## Dataset excerpts
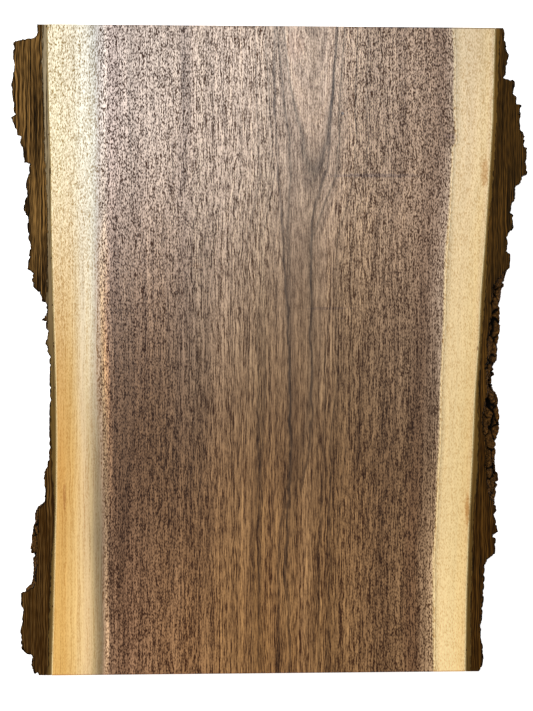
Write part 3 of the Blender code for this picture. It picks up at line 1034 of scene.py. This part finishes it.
# %% Walnut: length of the fibres
HEART_MIDDLE = 0.53
PORE_WIDTH = 0.46
from_middle = maths(tree, "ABSOLUTE", minus(tree, across, HEART_MIDDLE))
in_centre = spread(tree, from_middle, 0.30, 0.10)
toward_far = spread(tree, y_mm, -30, 190)
on_left = maths(tree, "LESS_THAN", across, 0.5)
long_share = spread(tree, from_middle, 0.47, 0.14, 0.12, 0.90)
long_share = product(tree, long_share, spread(tree, toward_far, 0.0, 1.0, 1.0, 0.50))
line_share = spread(tree, in_centre, 0.0, 1.0, 0.12, 0.45)
line_share = product(tree, line_share, spread(tree, toward_far, 0.0, 0.7, 1.0, 0.15))
sap_line = product(tree, spread(tree, toward_far, 0.5, 0.0, 0.05, 0.60), on_left)
line_share = mix(tree, heart_mask, sap_line, line_share)
light, dark = fibre_pair(tree, place, PORE_WIDTH, long_share, line_share)
print("fibres are", PORE_WIDTH, "mm wide")

# %% [markdown]
# How strongly the strokes show differs too. Sapwood has fainter pores than heartwood, and the pale
# arches in the middle of the far half are the calmest part of the heart.

# %% Walnut: strength of the fibres
right_strength = spread(tree, toward_far, 0.0, 1.0, 0.55, 0.72)
left_strength = spread(tree, toward_far, 0.0, 1.0, 0.60, 1.15)
sap_strength = mix(tree, on_left, right_strength, left_strength)
past_heart = maths(tree, "MAXIMUM", product(tree, across, -1.0), minus(tree, across, 1.0))
past_heart = product(tree, past_heart, HEART_WIDTH)
sap_strength = maths(tree, "MAXIMUM", sap_strength, spread(tree, past_heart, 8.0, 1.0, 0.0, 0.85))
heart_strength = spread(tree, in_centre, 0.0, 1.0, 1.35, 1.02)
heart_strength = product(tree, heart_strength, spread(tree, toward_far, 0.0, 1.0, 0.95, 1.20))
arch_middle = spread(tree, y_mm, -208, 145, 0.552, 0.60)
from_arch = maths(tree, "ABSOLUTE", minus(tree, across, arch_middle))
in_arch = spread(tree, from_arch, 0.12, 0.05, 1.0, 0.62)
calm_arch = mix(tree, spread(tree, y_mm, -110, 20), grey(1.15), in_arch)
heart_strength = product(tree, heart_strength, calm_arch)
strength = mix(tree, heart_mask, sap_strength, heart_strength)
dark = product(tree, dark, strength)
light = product(tree, light, strength)
print("with fibres:", len(tree.nodes), "nodes")

# %% [markdown]
# Growth rings tint the heart in three ways. A few single rings stand out and draw the outlines of the
# arches. Two noises that follow the rings add broad bands and fine lines to all of them. Light and
# dark tints differ a little in hue, as warm and cool wood do.

# %% Walnut: growth rings
RING_SPAN = (24, 56)
# Share of the way through the span of rings, and the tone of the ring there
RINGS = (
    (0.0, 1.0), (0.17, 1.08), (0.235, 1.26), (0.252, 1.02), (0.266, 0.4), (0.278, 0.97), (0.325, 1.03),
    (0.331, 0.97), (0.344, 0.38), (0.356, 0.9), (0.4, 1.05), (0.45, 1.12), (0.525, 1.05), (0.535, 0.38),
    (0.545, 0.95), (0.7, 1.0), (0.715, 0.58), (0.73, 1.0),
)
# The tints of each noise, where it is low and where it is high
BAND_TINTS = ((0.73, 0.69, 0.64, 1), (1.27, 1.30, 1.35, 1))
LINE_TINTS = ((0.75, 0.71, 0.66, 1), (1.24, 1.27, 1.30, 1))
RAGGED = 0.07
ragged = plus(tree, ring, product(tree, minus(tree, light, dark), RAGGED))
ring_tone = ramp(tree, spread(tree, ragged, *RING_SPAN), [(share, grey(tone)) for share, tone in RINGS])
ring_share = spread(tree, y_mm, 30, 140, 0.45, 1.0)
heart = times(tree, heart, mix(tree, ring_share, grey(1.0), ring_tone))
ring_sockets = {0: ring, 1: product(tree, y_mm, 0.010), 2: product(tree, across, 9.0)}
ring_place = node(tree, "CombineXYZ", ring_sockets).outputs[0]
bands = soft_noise(tree, ring_place, 0.45, 4.0, 0.8)
lines = soft_noise(tree, ring_place, 1.5, 2.0, 0.6)
for strands, tints in ((bands, BAND_TINTS), (lines, LINE_TINTS)):
    heart = times(tree, heart, mix(tree, spread(tree, strands, 0.3, 0.7), *tints))
green_shift = mix(tree, course(tree, y_mm, HUE_SHIFT, 0.0, 1.0), (1.0, 0.98, 0.85, 1), (1.0, 1.09, 1.22, 1))
left_shift = mix(tree, course(tree, y_mm, LEFT_HUE, 0.0, 1.0), (1.0, 0.91, 0.52, 1), (1.0, 1.08, 1.15, 1))
heart = times(tree, heart, mix(tree, spread(tree, across, 0.16, 0.26), left_shift, green_shift))
heart = add_veins(tree, place, heart)
tone = maths(tree, "DIVIDE", node(tree, "SeparateColor", {0: heart}).outputs[0], HEART_RED)
sap = times(tree, sap, spread(tree, bands, 0.3, 0.7, 0.92, 1.07))
print("with rings:", len(tree.nodes), "nodes")

# %% [markdown]
# Now heart and sap are put together, the strokes of the fibres tint them, and the marks go on top. The
# heart's light strokes are partly their own paler colour and partly a painted highlight, a bluish white
# glint. A darker line runs just inside each end, along the cut: painted shade at the far end, where the end
# turns away from the light, and the lit end face painted in at the near end.

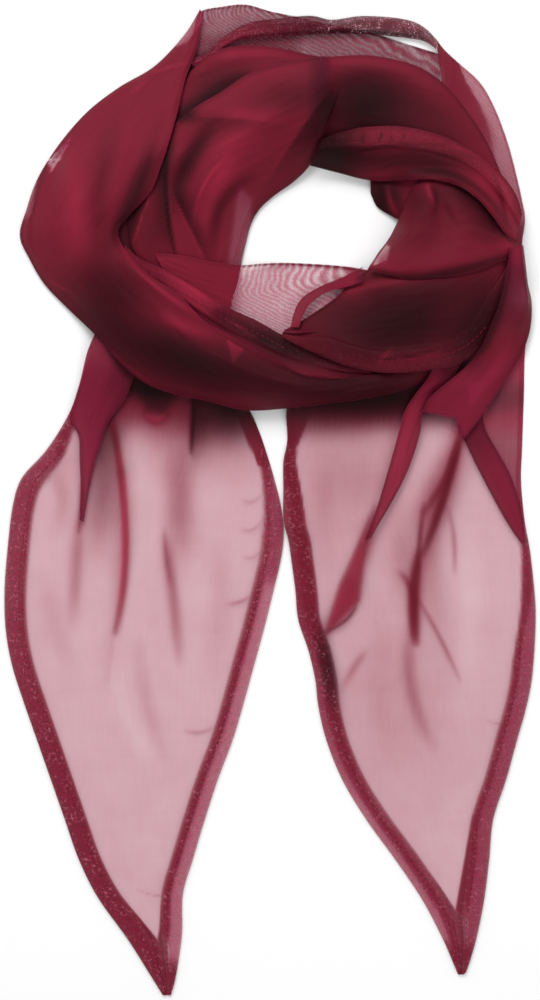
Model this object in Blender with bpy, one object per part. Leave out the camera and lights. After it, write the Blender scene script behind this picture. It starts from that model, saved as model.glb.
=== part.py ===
"""A long chiffon scarf laid flat: wound about twice into a ring, with two pointed tails below it.

The tables are in millimetres and the scene is in metres. +X is to the right and +Y is up the laid scarf,
towards the back of the ring. +Z is away from the table, whose top is Z = 0. The origin is the middle of
the underside. Each stretch of cloth is a wall between two edges. The stretches are laid one on another
in the order of main(), and each rests on what was laid before it.
"""

import math
from collections import namedtuple

import bpy
import numpy as np

# Driving dimensions, in millimetres.
MM = 0.001
WALL = 1.0
GAP = 0.35
HEM_WIDTH = 10.0
HEM_RISE = 0.8
RING_RIM = 1.5
CELL = 9.5

# How the stretches are laid: the grid of heights, in millimetres, and how closely it is kept to.
TABLE_CELL = 1.0
TABLE_HALF_WIDTH = 150.0
TABLE_HALF_LENGTH = 270.0
LATTICE = 10
TAUT_ROUNDS = 5
SETTLING_ROUNDS = 14
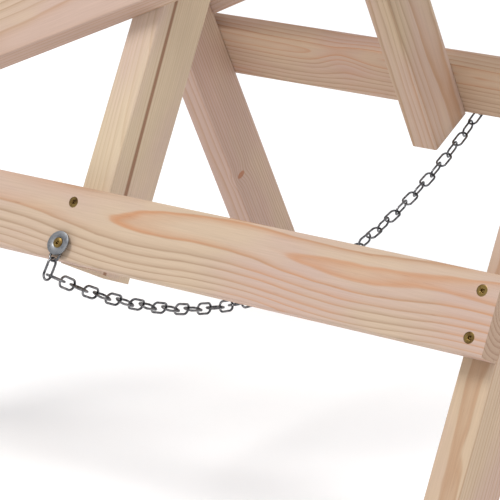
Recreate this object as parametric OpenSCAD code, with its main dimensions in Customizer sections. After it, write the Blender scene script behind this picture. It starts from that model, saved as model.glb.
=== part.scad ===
// Folding wooden sawbuck: two leaning board frames, crossed and bolted at three leg pairs,
// with a slack spreader chain between their rails.
// Millimetres, +Z up. Origin on the ground under the middle of the open trestle.
// X runs along the rails and the pivot axis; the near frame stands on the -Y side.

/* [Boards] */
// Width of a leg along the pivot axis
leg_w = 28; // [24:1:45]
// Depth of a leg across its lean
leg_d = 57; // [48:1:80]
// Width of a rail or brace board
rail_w = 60; // [50:1:80]
// Thickness of a rail or brace board
rail_t = 22; // [16:1:32]
// Easing radius on the long edges of every board
edge_r = 1.6; // [0.8:0.2:4]

/* [Stance] */
// Lean of each frame from upright, in degrees
lean = 27.5; // [24:0.5:31]
// Height of the pivot axis above the ground
pivot_h = 727; // [660:1:820]
// Length of the cradle arms above the pivot axis
arm_len = 300; // [200:5:400]
// Distance down the leg from the pivot axis to a rail's lower edge
rail_drop = 586; // [520:1:620]
// How far the short middle legs pass their rail's lower edge
short_past = 0.5; // [0:0.5:8]
// Distance between the left and middle leg centres
left_span = 280; // [220:5:380]
// Distance between the middle and right leg centres
right_span = 380; // [300:5:480]
// Gap between two crossed legs, which holds a spacer washer
leg_gap = 1.9; // [1.5:0.1:4]

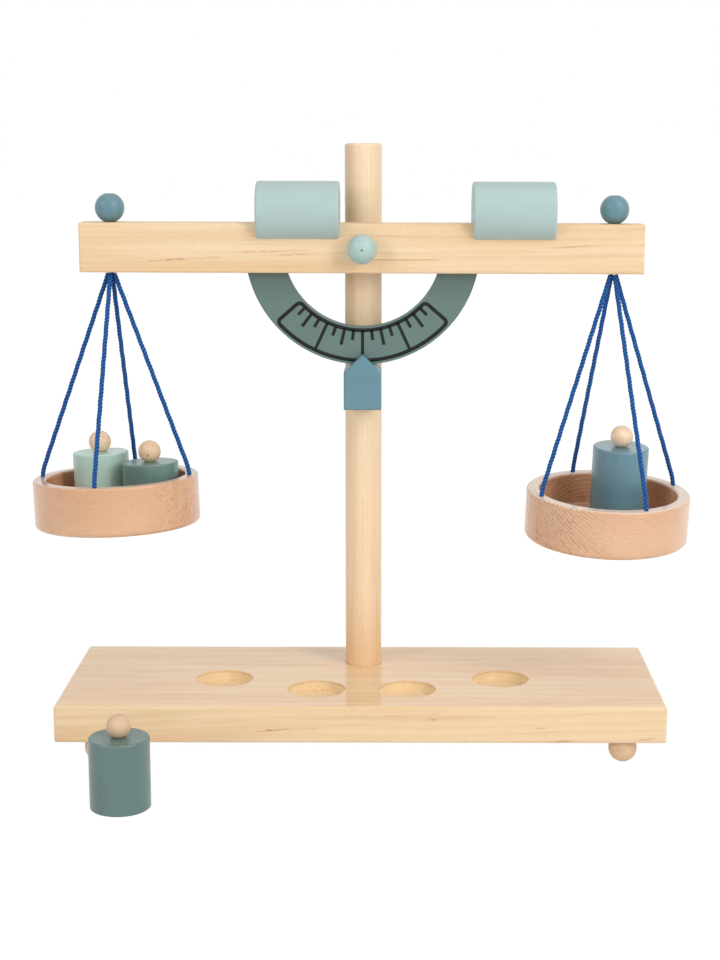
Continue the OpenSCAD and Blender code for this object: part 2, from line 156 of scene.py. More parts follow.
class Val:
    """A number socket, with arithmetic that adds Math nodes to its tree."""

    def __init__(self, tree: Tree, socket: bpy.types.NodeSocket) -> None:
        """Wraps an output socket of a tree."""
        self.tree, self.socket = tree, socket

    def math(self, operation: str, *others: object) -> "Val":
        """Adds a Math node that starts with this number.

        Args:
            operation: The node's operation.
            others: The numbers or sockets after this one.

        Returns:
            The node's result.
        """
        return self.tree.val("ShaderNodeMath", dict(enumerate((self, *others))), operation=operation)

    def _reflected(self, operation: str, other: object) -> "Val":
        """Adds a Math node that ends with this number."""
        return self.tree.val("ShaderNodeMath", {0: other, 1: self}, operation=operation)

    def __add__(self, other: object) -> "Val":
        """Adds."""
        return self.math("ADD", other)

    def __radd__(self, other: object) -> "Val":
        """Adds, with the socket on the right."""
        return self._reflected("ADD", other)

    def __sub__(self, other: object) -> "Val":
        """Takes away."""
        return self.math("SUBTRACT", other)

    def __rsub__(self, other: object) -> "Val":
        """Takes the socket away from a number."""
        return self._reflected("SUBTRACT", other)

    def __mul__(self, other: object) -> "Val":
        """Multiplies."""
        return self.math("MULTIPLY", other)

    def __rmul__(self, other: object) -> "Val":
        """Multiplies, with the socket on the right."""
        return self._reflected("MULTIPLY", other)

    def __truediv__(self, other: object) -> "Val":
        """Divides."""
        return self.math("DIVIDE", other)

    def __rtruediv__(self, other: object) -> "Val":
        """Divides a number by the socket."""
        return self._reflected("DIVIDE", other)

    def __mod__(self, other: object) -> "Val":
        """Gives the rest of a division."""
        return self.math("FLOORED_MODULO", other)

    def __gt__(self, other: object) -> "Val":
        """Gives 1 where the socket is above the other, and 0 elsewhere."""
        return self.math("GREATER_THAN", other)

    def smooth(self, low: Number, high: Number, start: Number = 0.0, end: Number = 1.0) -> "Val":
        """Goes smoothly from start to end as the number goes from low to high."""
        return self.tree.val("ShaderNodeMapRange", {0: self, 1: low, 2: high, 3: start, 4: end},
                             interpolation_type="SMOOTHSTEP")

    def hump(self, up_from: Number, up_to: Number, down_from: Number, down_to: Number) -> "Val":
        """Goes smoothly from 0 up to 1, and down to 0 again."""
        return self.smooth(up_from, up_to) - self.smooth(down_from, down_to)

    def span(self, low: Number, high: Number, start: Number = 0.0, end: Number = 1.0) -> "Val":
        """Goes evenly from start to end as the number goes from low to high."""
        return self.tree.val("ShaderNodeMapRange", {0: self, 1: low, 2: high, 3: start, 4: end})

    def around(self, reach: float) -> "Val":
        """Goes evenly from 1 - reach to 1 + reach over the middle half of a noise."""
        return self.span(0.25, 0.75, 1 - reach, 1 + reach)


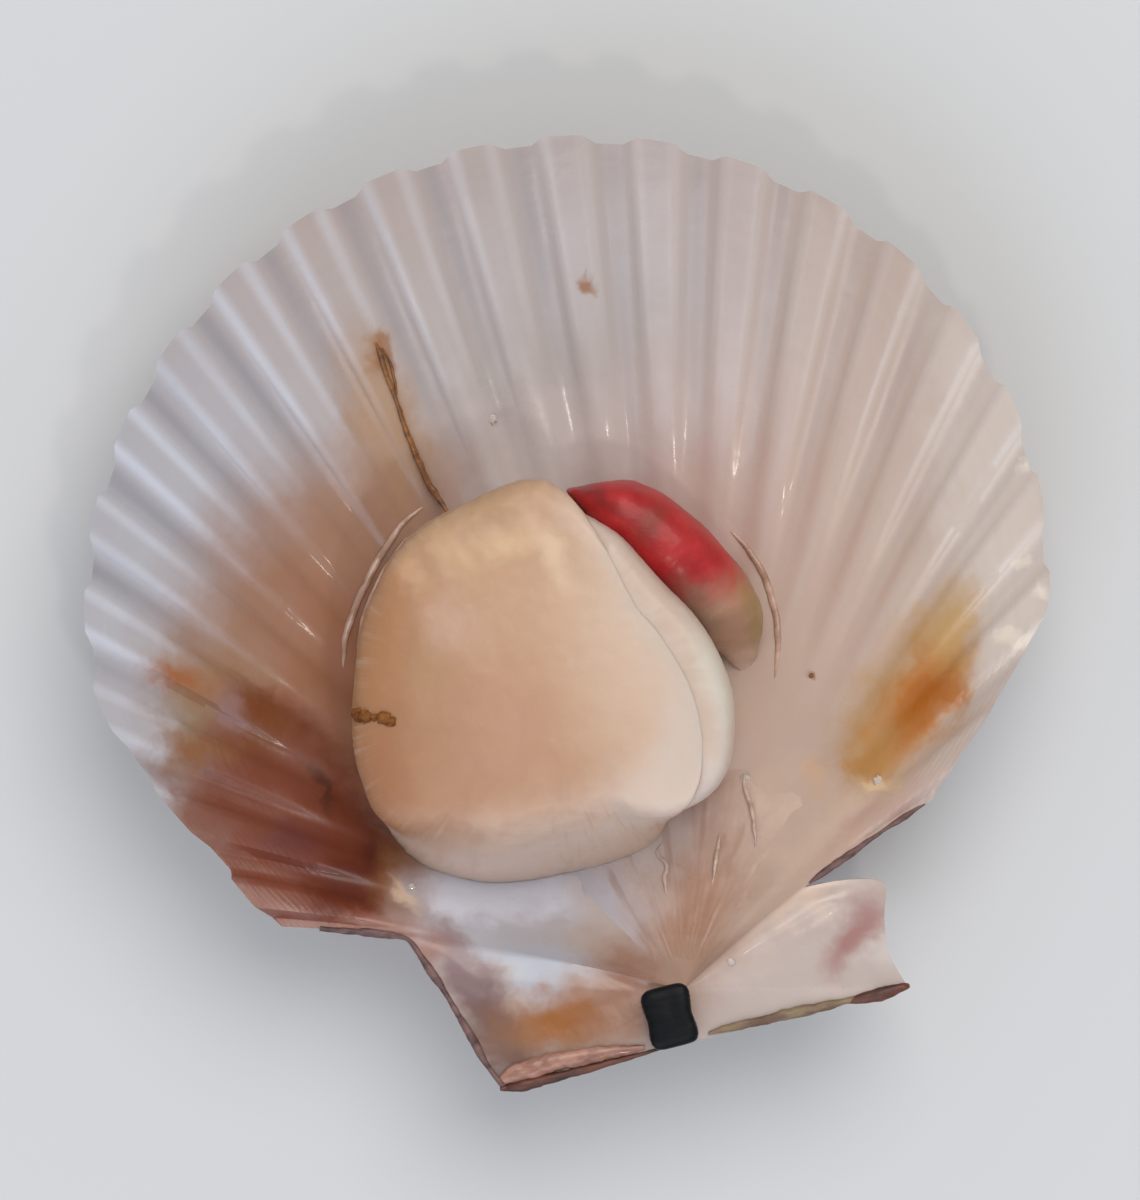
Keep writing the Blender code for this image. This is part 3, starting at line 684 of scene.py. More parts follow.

## Written exercise
Among the entries above, identify all lines with "picture" and copy them.

## Exercise answer
Write part 3 of the Blender code for this picture. It picks up at line 1034 of scene.py. This part finishes it.
Model this object in Blender with bpy, one object per part. Leave out the camera and lights. After it, write the Blender scene script behind this picture. It starts from that model, saved as model.glb.
Recreate this object as parametric OpenSCAD code, with its main dimensions in Customizer sections. After it, write the Blender scene script behind this picture. It starts from that model, saved as model.glb.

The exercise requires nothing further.